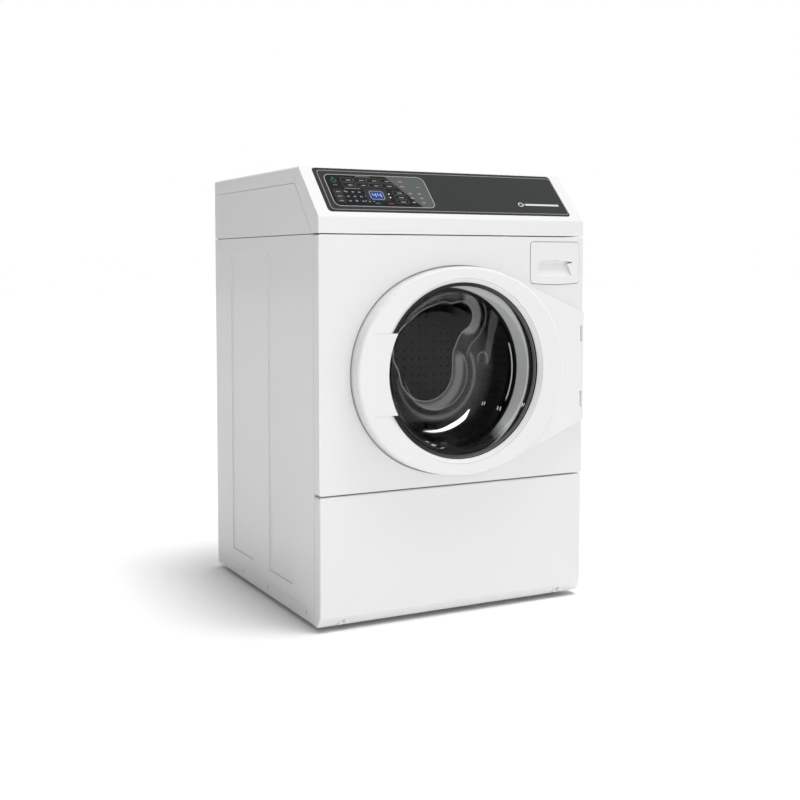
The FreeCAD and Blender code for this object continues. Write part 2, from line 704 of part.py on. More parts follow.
node("display_window", slope_box("display_window", *window, "-0.4", "0.6"))
node("console_badge", join("console_badge",
                           slope_box("badge_bar", *badge_bar, "overlay_proud",
                                     "overlay_proud+0.5"),
                           cut("badge_ring",
                               slope_rod("badge_disc", "188", "51", "overlay_proud",
                                         "overlay_proud+0.5", "7"),
                               slope_rod("badge_eye", "188", "51", "-1", "4", "4.6")),
                           slope_box("badge_tail", "194", "202", "50", "52", "overlay_proud",
                                     "overlay_proud+0.5")))
for name, x0, x1, s0, s1 in keys:
    node(name, slope_box(name, x0, x1, s0, s1, "-6", "key_proud"))
board = slope_box("board_sheet", "-300", "-40", "20", "140", "-12", "-10.4")
posts = [slope_rod("board_post", x, s, "-10.4", "-3", "3") for x in ("-294", "-46")
         for s in ("26", "134")]
chips = [slope_box("board_display", "-206", "-154", "52", "88", "-10.4", "-4"),
         slope_box("board_relay", "-110", "-80", "60", "90", "-26", "-12"),
         slope_box("board_chip", "-240", "-220", "70", "90", "-14.5", "-12")]
node("control_board", join("control_board", board, *posts, *chips))

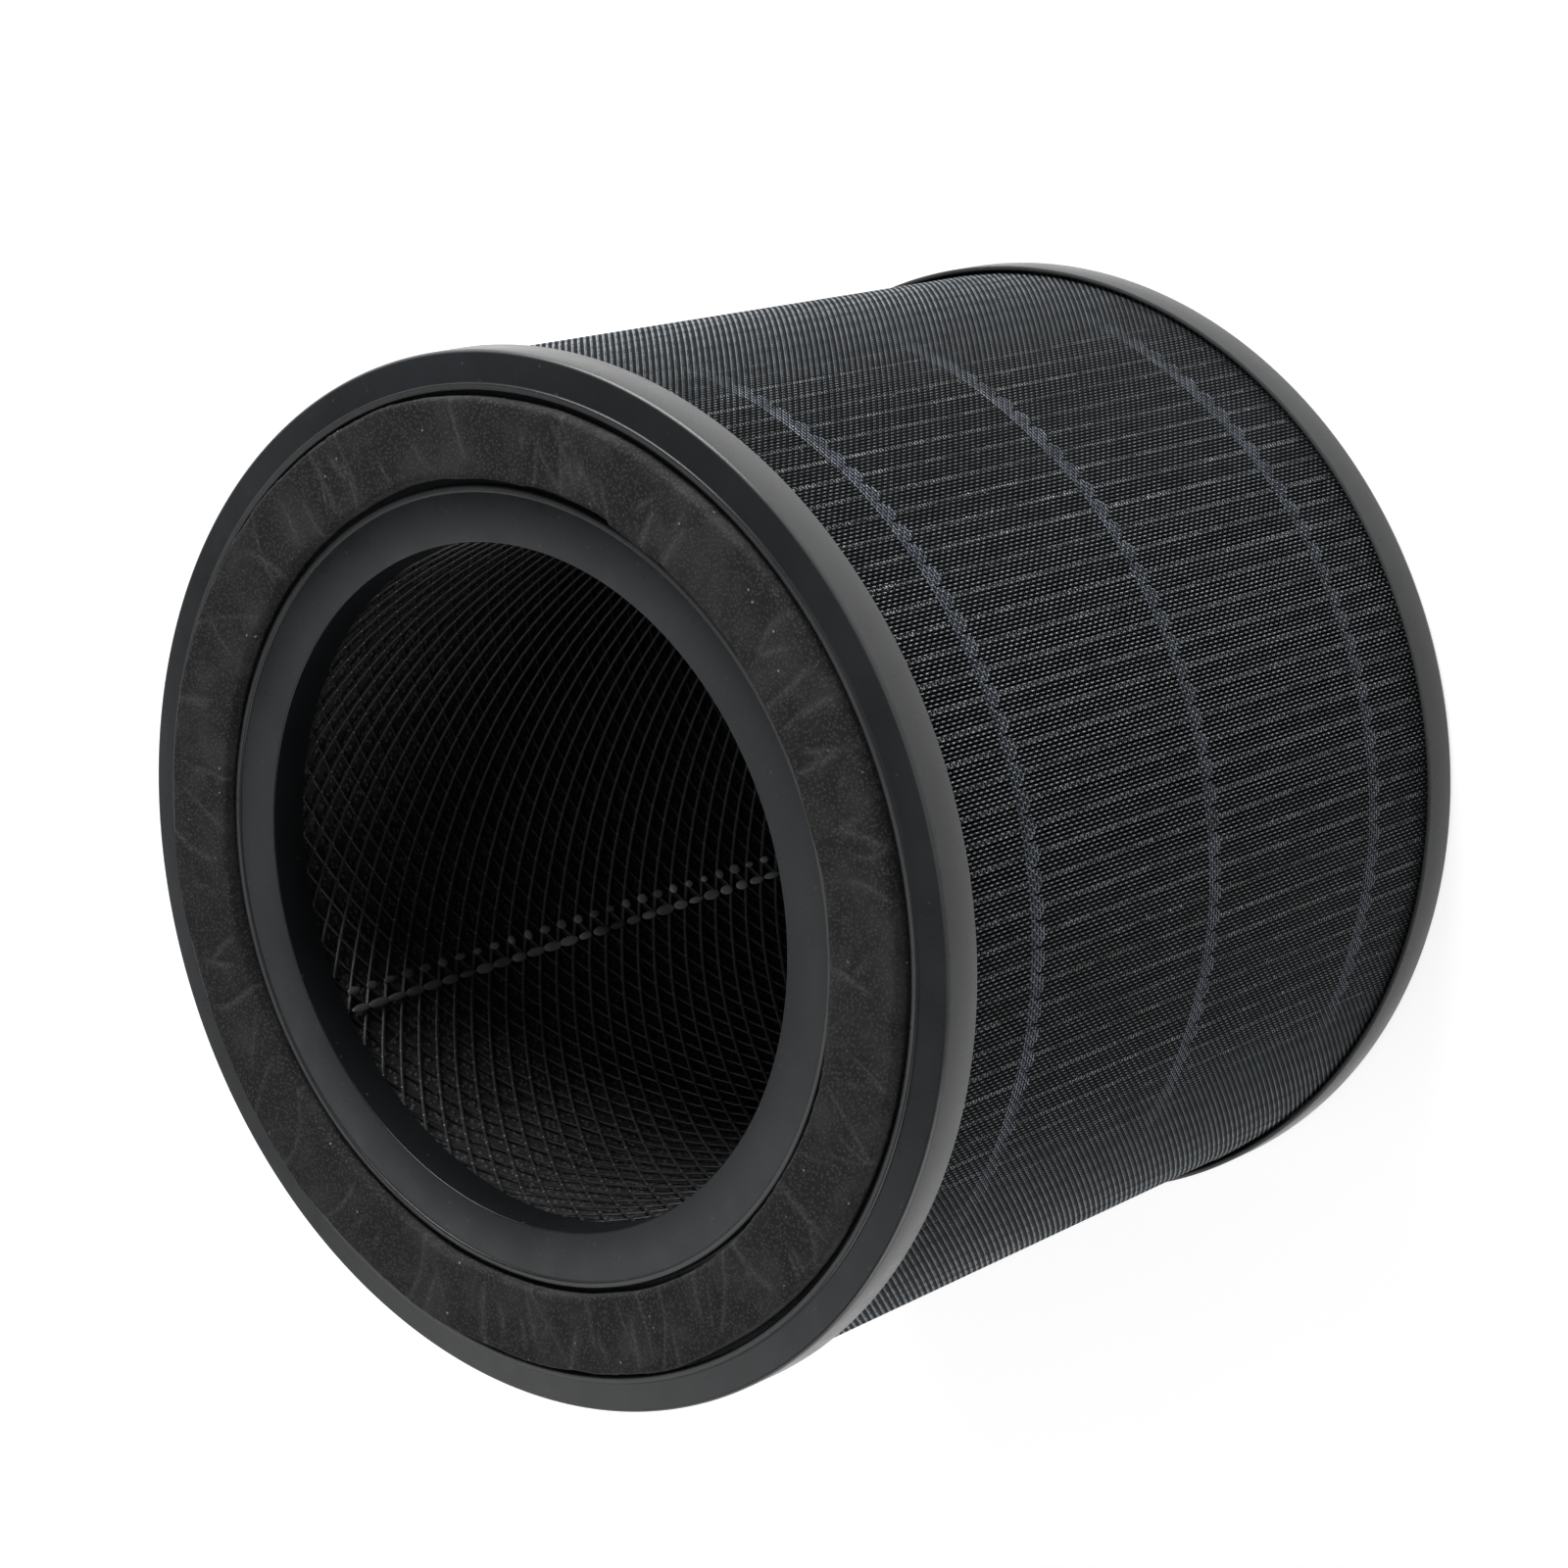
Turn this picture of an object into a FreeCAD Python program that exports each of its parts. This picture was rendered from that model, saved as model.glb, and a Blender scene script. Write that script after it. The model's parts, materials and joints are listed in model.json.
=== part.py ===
import FreeCAD, Part
import math
import os
import Sketcher

# Cylindrical air purifier filter, standing on its closed rear cap with its axis along +Z.
# Lengths are millimetres. The origin is the centre of the rear cap's back face.

os.makedirs("parts", exist_ok=True)
doc = FreeCAD.newDocument("air_purifier_filter")

# Driving dimensions: alias, value, what it measures
driving_sizes = (
    ("filter_height", 148.0, "back of the rear cap to the face of the front cap"),
    ("bore_radius", 58.5, "air outlet in the front cap"),
    ("collar_wall", 1.1, "collar around the bore"),
    ("collar_depth", 6.6, "collar's end below the cap's face"),
    ("mesh_gap", 0.3, "mesh tube outside the collar"),
    ("mesh_wall", 0.9, "thickness of the plastic mesh"),
    ("mesh_columns", 10, "mesh openings around the tube in one row"),
    ("mesh_rows", 3, "mesh openings above each other in one column"),
    ("mesh_strand", 4.0, "width of a mesh strand"),
    ("opening_turn", 90.0, "where around the axis the first column of openings lies"),
    ("lap_angle", 5.3, "angle that the mesh laps over itself"),
    ("lap_turn", 100.6, "where around the axis the lap lies"),
    ("lap_wall", 0.6, "how far the lap stands inward"),
    ("carbon_gap", 0.2, "carbon sheet outside the mesh"),
    ("carbon_wall", 2.6, "thickness of the carbon sheet"),
    ("pleat_gap", 0.3, "inner folds outside the carbon sheet"),
    ("pleat_depth", 21.95, "inner folds to outer folds"),
    ("pleat_count", 127, "folds around the filter medium"),
    ("paper_wall", 0.5, "thickness of the filter medium"),
    ("fold_width", 0.9, "flat width of a fold's tip"),
    ("bead_count", 3, "glue lines around the folds"),
    ("bead_front", 25.7, "first glue line below the front face"),
    ("bead_rear", 24.1, "last glue line above the rear cap's back"),
    ("bead_band", 0.9, "height of a glue line between two folds"),
    ("bead_lobe", 3.0, "height of a glue line over a fold's tip"),
    ("bead_wall", 0.35, "how far a glue line stands proud of the folds"),
    ("bead_gap", 0.05, "glue line outside the folds' tips"),
    ("net_gap", 0.1, "net outside the glue lines at its narrow end"),
    ("net_wall", 0.4, "thickness of the outer net"),
    ("net_columns", 24, "net openings around"),
    ("net_bar", 2.0, "width of the net's upright bars"),
    ("net_hoop", 3.0, "width of the net's hoops"),
    ("net_lip_gap", 0.2, "net's corners inside the rear cap's band"),
    ("cap_step", 0.6, "rear cap's outside inside that of the front cap"),
    ("cap_plate", 1.8, "floor of each cap"),
    ("skirt_height", 7.7, "depth of the band around each cap"),
    ("front_skirt_wall", 1.2, "wall of the front cap's band"),
    ("rear_skirt_wall", 0.9, "wall of the rear cap's band"),
    ("corner_cut", 0.8, "broken corner between a cap's band and its face"),
    ("land_rise", 0.6, "flat ring around the bore above the front face, as high as the inner rib"),
    ("rib_width", 1.3, "width of the rib outside the gasket"),
    ("rib_rise", 0.7, "height of the rib above the front face"),
    ("rim_width", 5.3, "front face outside the outer rib"),
    ("channel_depth", 0.7, "gasket channel below the front face"),
    ("gasket_width", 13.5, "foam ring, inner edge to outer edge"),
    ("gasket_rise", 2.9, "foam above the front face"),
    ("gasket_gap", 0.9, "free space between the foam and each rib"),
    ("potting_depth", 3.0, "adhesive that bonds the filter layers into a cap"),
    ("potting_gap", 0.2, "side clearance of the adhesive ring"),
)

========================

[Problem to work on]:
Return each line of the records above exactly as it reads.

[Output for this exercise]:
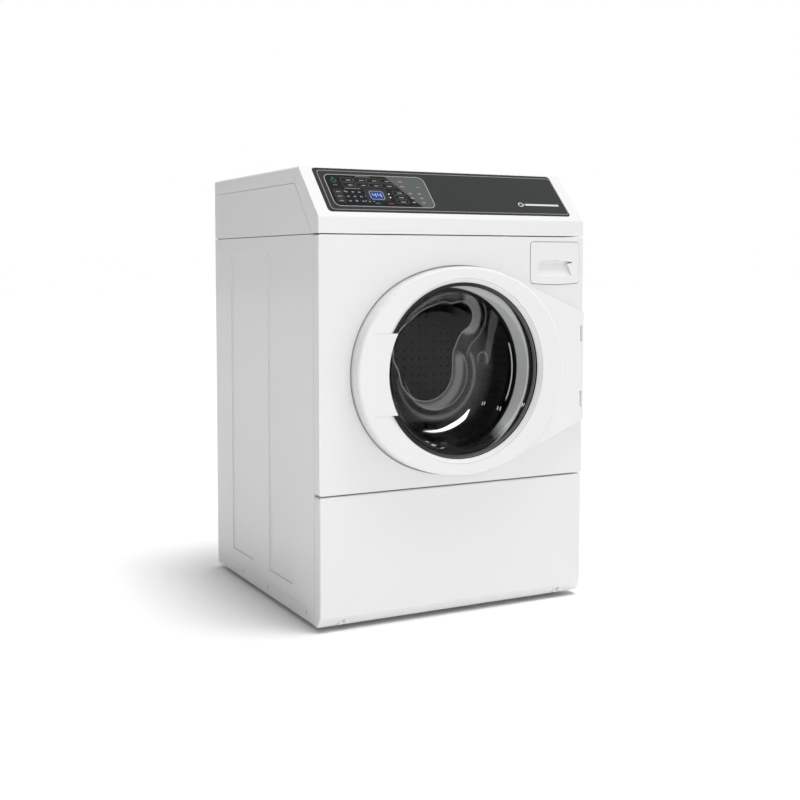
The FreeCAD and Blender code for this object continues. Write part 2, from line 704 of part.py on. More parts follow.
node("display_window", slope_box("display_window", *window, "-0.4", "0.6"))
node("console_badge", join("console_badge",
                           slope_box("badge_bar", *badge_bar, "overlay_proud",
                                     "overlay_proud+0.5"),
                           cut("badge_ring",
                               slope_rod("badge_disc", "188", "51", "overlay_proud",
                                         "overlay_proud+0.5", "7"),
                               slope_rod("badge_eye", "188", "51", "-1", "4", "4.6")),
                           slope_box("badge_tail", "194", "202", "50", "52", "overlay_proud",
                                     "overlay_proud+0.5")))
for name, x0, x1, s0, s1 in keys:
    node(name, slope_box(name, x0, x1, s0, s1, "-6", "key_proud"))
board = slope_box("board_sheet", "-300", "-40", "20", "140", "-12", "-10.4")
posts = [slope_rod("board_post", x, s, "-10.4", "-3", "3") for x in ("-294", "-46")
         for s in ("26", "134")]
chips = [slope_box("board_display", "-206", "-154", "52", "88", "-10.4", "-4"),
         slope_box("board_relay", "-110", "-80", "60", "90", "-26", "-12"),
         slope_box("board_chip", "-240", "-220", "70", "90", "-14.5", "-12")]
node("control_board", join("control_board", board, *posts, *chips))

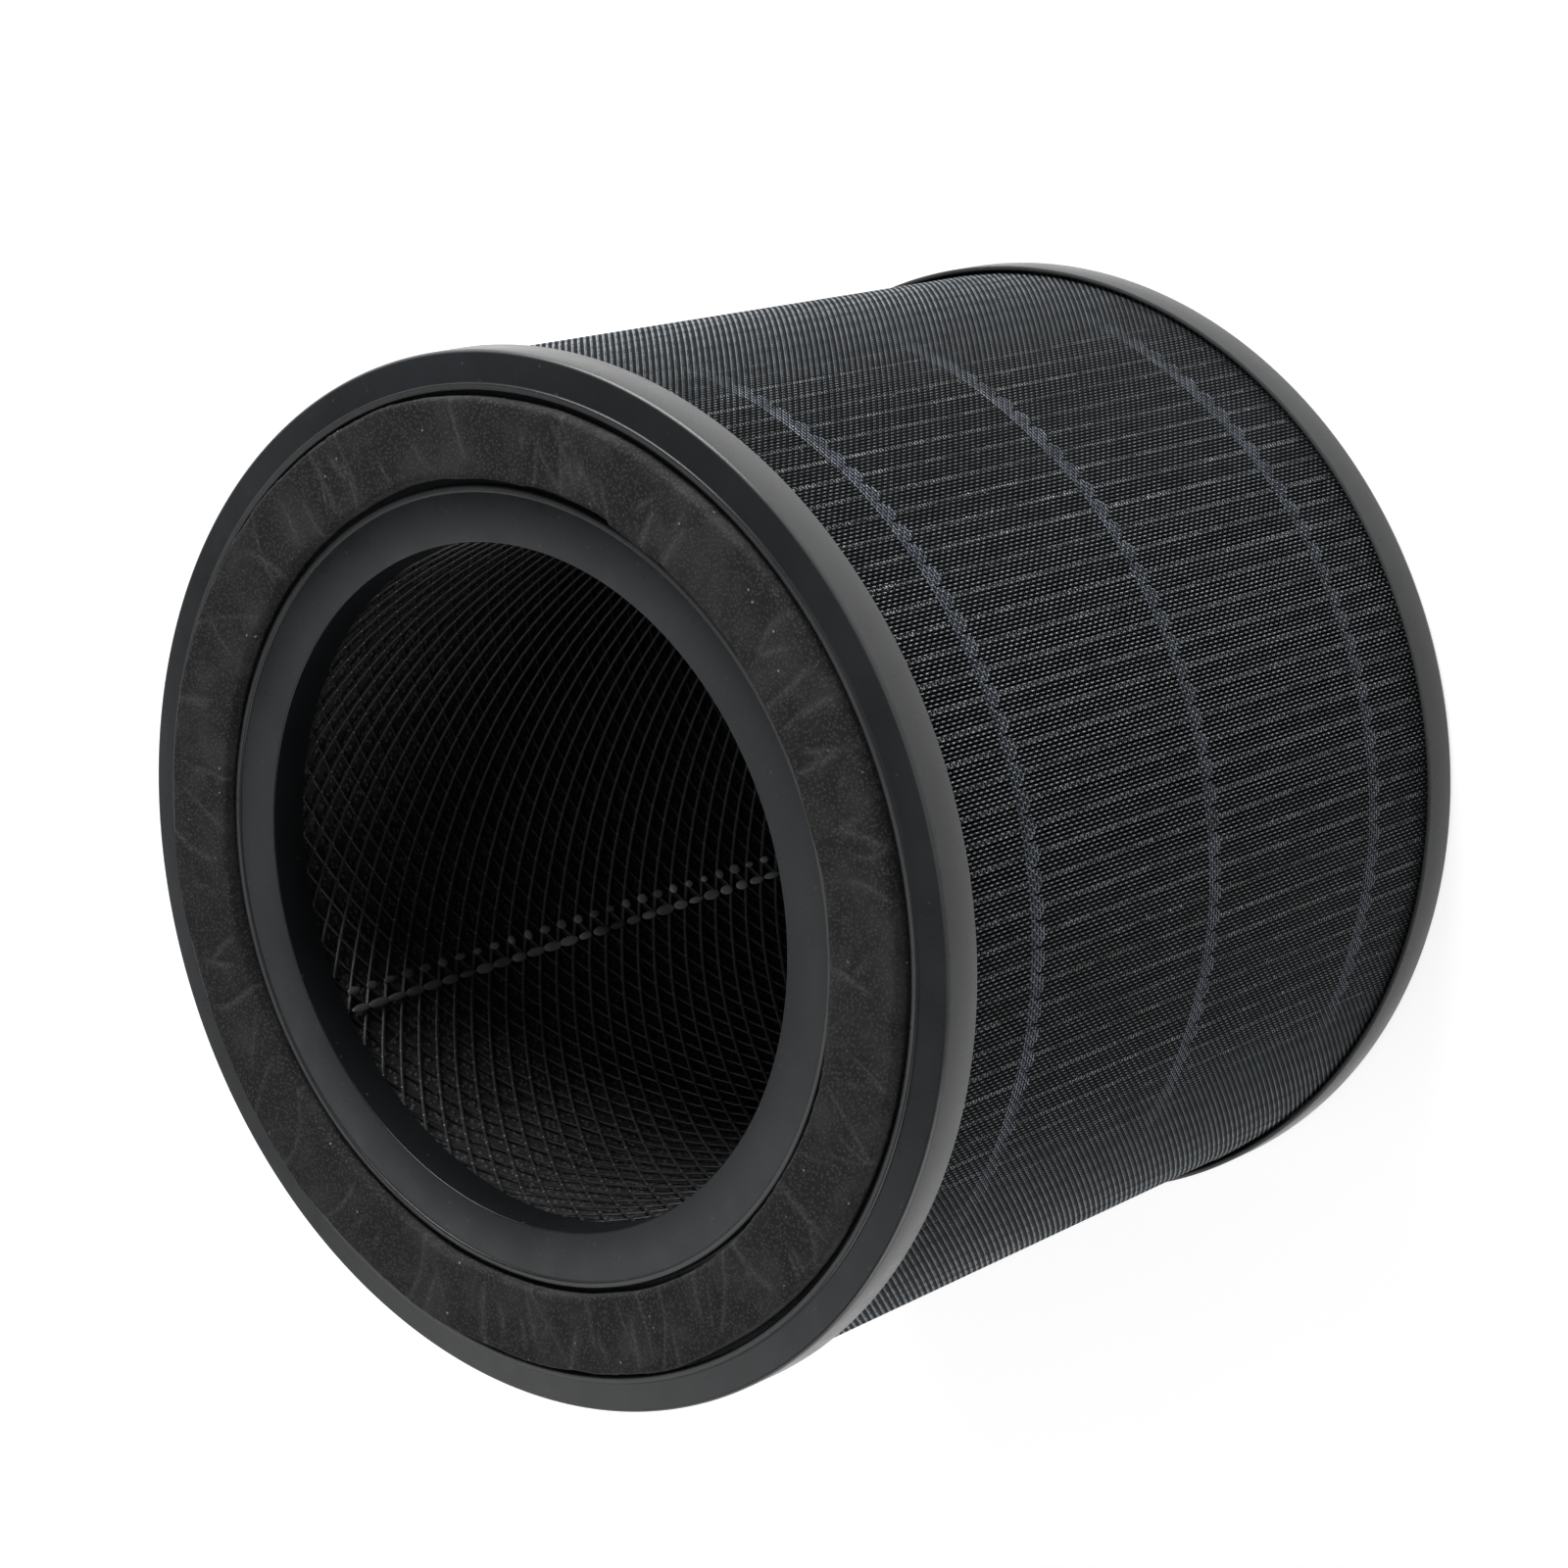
Turn this picture of an object into a FreeCAD Python program that exports each of its parts. This picture was rendered from that model, saved as model.glb, and a Blender scene script. Write that script after it. The model's parts, materials and joints are listed in model.json.
=== part.py ===
import FreeCAD, Part
import math
import os
import Sketcher

# Cylindrical air purifier filter, standing on its closed rear cap with its axis along +Z.
# Lengths are millimetres. The origin is the centre of the rear cap's back face.

os.makedirs("parts", exist_ok=True)
doc = FreeCAD.newDocument("air_purifier_filter")

# Driving dimensions: alias, value, what it measures
driving_sizes = (
    ("filter_height", 148.0, "back of the rear cap to the face of the front cap"),
    ("bore_radius", 58.5, "air outlet in the front cap"),
    ("collar_wall", 1.1, "collar around the bore"),
    ("collar_depth", 6.6, "collar's end below the cap's face"),
    ("mesh_gap", 0.3, "mesh tube outside the collar"),
    ("mesh_wall", 0.9, "thickness of the plastic mesh"),
    ("mesh_columns", 10, "mesh openings around the tube in one row"),
    ("mesh_rows", 3, "mesh openings above each other in one column"),
    ("mesh_strand", 4.0, "width of a mesh strand"),
    ("opening_turn", 90.0, "where around the axis the first column of openings lies"),
    ("lap_angle", 5.3, "angle that the mesh laps over itself"),
    ("lap_turn", 100.6, "where around the axis the lap lies"),
    ("lap_wall", 0.6, "how far the lap stands inward"),
    ("carbon_gap", 0.2, "carbon sheet outside the mesh"),
    ("carbon_wall", 2.6, "thickness of the carbon sheet"),
    ("pleat_gap", 0.3, "inner folds outside the carbon sheet"),
    ("pleat_depth", 21.95, "inner folds to outer folds"),
    ("pleat_count", 127, "folds around the filter medium"),
    ("paper_wall", 0.5, "thickness of the filter medium"),
    ("fold_width", 0.9, "flat width of a fold's tip"),
    ("bead_count", 3, "glue lines around the folds"),
    ("bead_front", 25.7, "first glue line below the front face"),
    ("bead_rear", 24.1, "last glue line above the rear cap's back"),
    ("bead_band", 0.9, "height of a glue line between two folds"),
    ("bead_lobe", 3.0, "height of a glue line over a fold's tip"),
    ("bead_wall", 0.35, "how far a glue line stands proud of the folds"),
    ("bead_gap", 0.05, "glue line outside the folds' tips"),
    ("net_gap", 0.1, "net outside the glue lines at its narrow end"),
    ("net_wall", 0.4, "thickness of the outer net"),
    ("net_columns", 24, "net openings around"),
    ("net_bar", 2.0, "width of the net's upright bars"),
    ("net_hoop", 3.0, "width of the net's hoops"),
    ("net_lip_gap", 0.2, "net's corners inside the rear cap's band"),
    ("cap_step", 0.6, "rear cap's outside inside that of the front cap"),
    ("cap_plate", 1.8, "floor of each cap"),
    ("skirt_height", 7.7, "depth of the band around each cap"),
    ("front_skirt_wall", 1.2, "wall of the front cap's band"),
    ("rear_skirt_wall", 0.9, "wall of the rear cap's band"),
    ("corner_cut", 0.8, "broken corner between a cap's band and its face"),
    ("land_rise", 0.6, "flat ring around the bore above the front face, as high as the inner rib"),
    ("rib_width", 1.3, "width of the rib outside the gasket"),
    ("rib_rise", 0.7, "height of the rib above the front face"),
    ("rim_width", 5.3, "front face outside the outer rib"),
    ("channel_depth", 0.7, "gasket channel below the front face"),
    ("gasket_width", 13.5, "foam ring, inner edge to outer edge"),
    ("gasket_rise", 2.9, "foam above the front face"),
    ("gasket_gap", 0.9, "free space between the foam and each rib"),
    ("potting_depth", 3.0, "adhesive that bonds the filter layers into a cap"),
    ("potting_gap", 0.2, "side clearance of the adhesive ring"),
)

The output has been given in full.